The astounding re-election of an 87 year old veteran politician by a parliament ostensibly bent on “innovation” may well buy some time, but is difficult to imagine that a viable, lasting and, above all, efficient government will be formed in these tense circumstances. Before the end of the year, in all probability, elections will have to be called and the traditional parties may well suffer another humiliating defeat, as they did last February, but this time, perhaps, with even more damaging long-term results.
The choice of Napolitano – the first incumbent Italian president to be re-elected to a second term - does not, at this stage, have as much relevance as the method of selection and the consequences of the main parties’ conspiratorial behaviour. The result, though much acclaimed by the mainstream media, is far from popular and is being seen as a product of all too familiar unsavoury back-room deals. It will certainly not be respected by the majority of the Italian people. In the current fragile state of Italian political life, this exercise in political wheeling-dealing while the country is visibly in a state of collapse will be bound to leave traces and to create a bitter legacy for the future.

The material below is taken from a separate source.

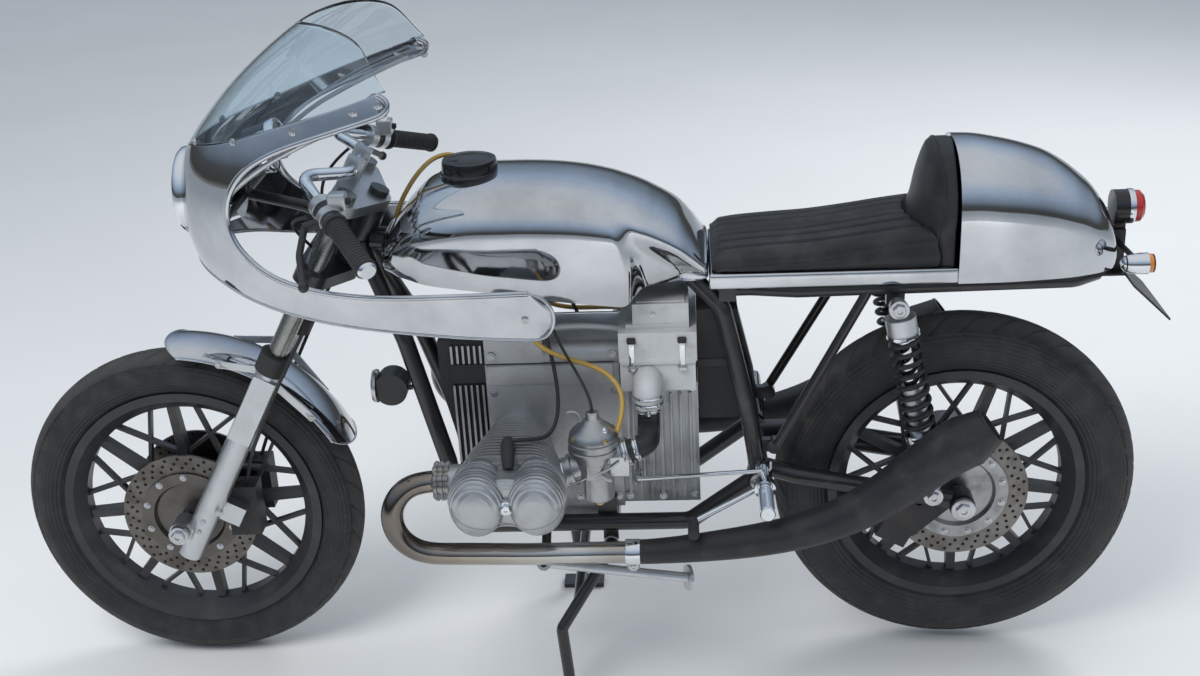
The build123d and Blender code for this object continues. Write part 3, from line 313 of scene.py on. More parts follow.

The concept of a “grand coalition”, forcing coexistence between two rival parties, can work in some social structures – such as Germany – but is unlikely to last long in Italy, especially in the climate of tension and reciprocal distrust between the two principal rivals (the Democratic Party and Berlusconi’s People of Liberty) which has poisoned the political atmosphere for years and has brought about a virtual paralysis in government activity. The situation, difficult enough, is further complicated by the sometimes erratic behaviour of Beppe Grillo’s Five Stars Movement, which, having emerged as the strongest single party from last February’s election, is in a position to wield considerable weight.
It is what could be called a no-win situation with the principal loser, of course, being Italy itself.